> _PROMPT_:
Find how many lines of the listing below include the word "scene", then report the number by itself.

--- Begin SOURCE MATERIAL ---

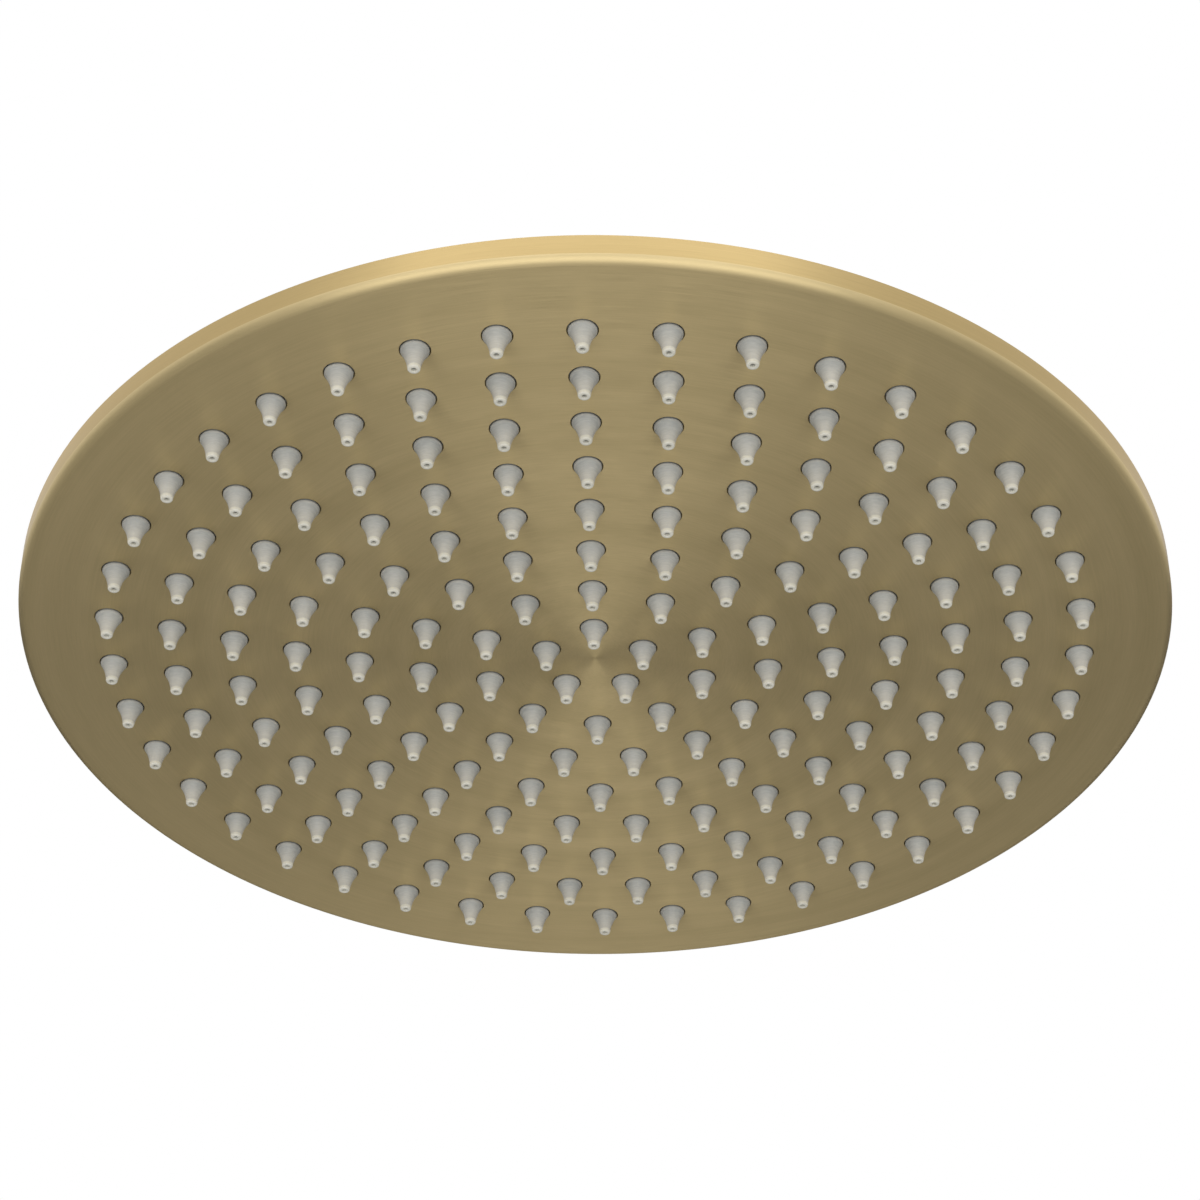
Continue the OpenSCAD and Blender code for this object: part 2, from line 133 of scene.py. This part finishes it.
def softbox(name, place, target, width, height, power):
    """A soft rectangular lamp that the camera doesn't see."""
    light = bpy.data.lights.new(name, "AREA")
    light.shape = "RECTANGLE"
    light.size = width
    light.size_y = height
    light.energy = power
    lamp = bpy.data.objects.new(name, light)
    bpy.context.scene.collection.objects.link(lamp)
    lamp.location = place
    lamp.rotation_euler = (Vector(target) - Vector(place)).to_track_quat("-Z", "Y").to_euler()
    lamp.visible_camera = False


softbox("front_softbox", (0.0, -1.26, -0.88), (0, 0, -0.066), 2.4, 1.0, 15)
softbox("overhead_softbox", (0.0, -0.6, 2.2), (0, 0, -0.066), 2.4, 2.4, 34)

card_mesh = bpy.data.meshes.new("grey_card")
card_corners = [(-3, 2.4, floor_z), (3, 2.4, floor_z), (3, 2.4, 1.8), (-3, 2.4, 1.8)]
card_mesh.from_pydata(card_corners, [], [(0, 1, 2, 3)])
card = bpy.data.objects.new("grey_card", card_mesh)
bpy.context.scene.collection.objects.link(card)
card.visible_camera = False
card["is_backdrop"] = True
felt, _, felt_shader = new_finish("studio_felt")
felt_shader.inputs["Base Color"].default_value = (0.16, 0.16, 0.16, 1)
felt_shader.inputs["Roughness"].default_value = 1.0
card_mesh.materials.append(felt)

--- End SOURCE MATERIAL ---

> _SOLUTION BELOW_:
3